# TASK DETAILS
Which lines hold the word "from"? Copy each one.

# AVAILABLE DATA
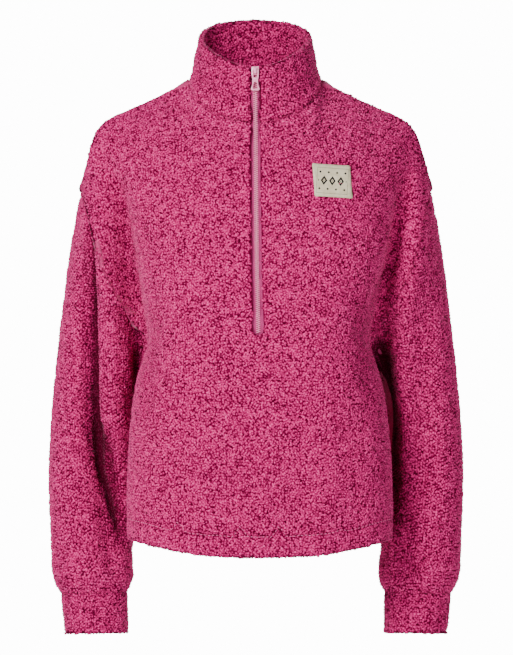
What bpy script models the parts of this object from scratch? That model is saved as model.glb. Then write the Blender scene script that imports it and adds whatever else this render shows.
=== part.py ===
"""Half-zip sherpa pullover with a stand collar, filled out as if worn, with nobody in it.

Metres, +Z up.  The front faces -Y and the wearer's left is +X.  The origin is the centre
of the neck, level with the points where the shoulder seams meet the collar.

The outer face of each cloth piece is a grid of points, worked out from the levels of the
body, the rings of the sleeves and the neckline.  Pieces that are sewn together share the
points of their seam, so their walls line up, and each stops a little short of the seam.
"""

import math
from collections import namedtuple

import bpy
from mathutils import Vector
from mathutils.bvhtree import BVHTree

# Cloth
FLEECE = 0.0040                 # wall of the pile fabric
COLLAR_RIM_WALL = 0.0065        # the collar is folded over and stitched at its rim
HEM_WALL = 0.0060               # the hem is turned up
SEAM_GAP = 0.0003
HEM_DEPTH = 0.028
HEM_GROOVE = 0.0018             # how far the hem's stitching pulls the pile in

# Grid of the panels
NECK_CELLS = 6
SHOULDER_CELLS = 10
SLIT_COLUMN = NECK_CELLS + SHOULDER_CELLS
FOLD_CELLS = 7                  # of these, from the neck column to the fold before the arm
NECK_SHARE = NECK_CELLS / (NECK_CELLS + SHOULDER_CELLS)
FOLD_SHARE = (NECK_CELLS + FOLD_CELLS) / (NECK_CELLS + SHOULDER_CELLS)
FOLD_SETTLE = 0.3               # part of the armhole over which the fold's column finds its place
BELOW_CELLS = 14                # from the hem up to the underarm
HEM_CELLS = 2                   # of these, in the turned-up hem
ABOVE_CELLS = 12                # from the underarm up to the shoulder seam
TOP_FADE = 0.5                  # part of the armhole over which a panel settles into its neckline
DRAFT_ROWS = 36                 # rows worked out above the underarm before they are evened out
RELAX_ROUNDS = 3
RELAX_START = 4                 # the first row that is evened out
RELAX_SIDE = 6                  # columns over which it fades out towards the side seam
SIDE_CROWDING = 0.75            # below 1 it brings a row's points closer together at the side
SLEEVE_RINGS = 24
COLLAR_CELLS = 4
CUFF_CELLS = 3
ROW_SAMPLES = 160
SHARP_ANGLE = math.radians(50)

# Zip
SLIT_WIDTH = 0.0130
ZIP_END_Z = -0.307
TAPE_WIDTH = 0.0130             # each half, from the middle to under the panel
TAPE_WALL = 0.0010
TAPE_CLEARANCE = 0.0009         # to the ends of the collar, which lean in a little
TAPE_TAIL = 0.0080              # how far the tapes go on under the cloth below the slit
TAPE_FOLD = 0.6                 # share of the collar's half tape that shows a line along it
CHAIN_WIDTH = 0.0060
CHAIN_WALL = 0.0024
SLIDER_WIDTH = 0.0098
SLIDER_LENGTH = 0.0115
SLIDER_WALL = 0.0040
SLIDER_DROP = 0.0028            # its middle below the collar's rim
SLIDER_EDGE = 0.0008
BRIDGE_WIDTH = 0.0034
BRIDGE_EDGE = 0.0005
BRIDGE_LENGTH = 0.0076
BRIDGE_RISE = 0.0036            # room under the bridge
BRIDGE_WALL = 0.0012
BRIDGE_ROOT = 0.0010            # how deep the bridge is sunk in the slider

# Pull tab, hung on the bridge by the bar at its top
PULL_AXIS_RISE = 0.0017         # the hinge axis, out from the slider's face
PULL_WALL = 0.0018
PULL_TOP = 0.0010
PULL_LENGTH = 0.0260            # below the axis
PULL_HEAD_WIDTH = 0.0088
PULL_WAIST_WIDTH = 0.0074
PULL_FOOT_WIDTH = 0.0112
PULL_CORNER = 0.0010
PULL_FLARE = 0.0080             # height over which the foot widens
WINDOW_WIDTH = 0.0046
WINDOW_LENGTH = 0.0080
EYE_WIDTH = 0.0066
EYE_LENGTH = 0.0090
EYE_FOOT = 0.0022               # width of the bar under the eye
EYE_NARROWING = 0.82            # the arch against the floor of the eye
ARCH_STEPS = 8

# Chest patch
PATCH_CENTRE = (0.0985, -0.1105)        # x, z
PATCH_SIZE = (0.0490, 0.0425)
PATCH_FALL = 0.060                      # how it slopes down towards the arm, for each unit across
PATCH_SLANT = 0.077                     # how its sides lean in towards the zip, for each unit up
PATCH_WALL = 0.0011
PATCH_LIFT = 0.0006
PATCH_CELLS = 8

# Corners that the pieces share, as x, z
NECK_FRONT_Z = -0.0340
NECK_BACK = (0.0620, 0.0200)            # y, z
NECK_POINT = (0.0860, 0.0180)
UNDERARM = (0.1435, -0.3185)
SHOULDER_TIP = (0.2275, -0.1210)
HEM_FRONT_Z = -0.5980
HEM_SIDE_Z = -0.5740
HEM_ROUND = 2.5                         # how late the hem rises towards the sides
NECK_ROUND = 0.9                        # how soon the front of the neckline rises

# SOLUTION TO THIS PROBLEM
What bpy script models the parts of this object from scratch? That model is saved as model.glb. Then write the Blender scene script that imports it and adds whatever else this render shows.
The outer face of each cloth piece is a grid of points, worked out from the levels of the
from collections import namedtuple
from mathutils import Vector
from mathutils.bvhtree import BVHTree
FOLD_CELLS = 7                  # of these, from the neck column to the fold before the arm
BELOW_CELLS = 14                # from the hem up to the underarm
ABOVE_CELLS = 12                # from the underarm up to the shoulder seam
TAPE_WIDTH = 0.0130             # each half, from the middle to under the panel
PULL_AXIS_RISE = 0.0017         # the hinge axis, out from the slider's face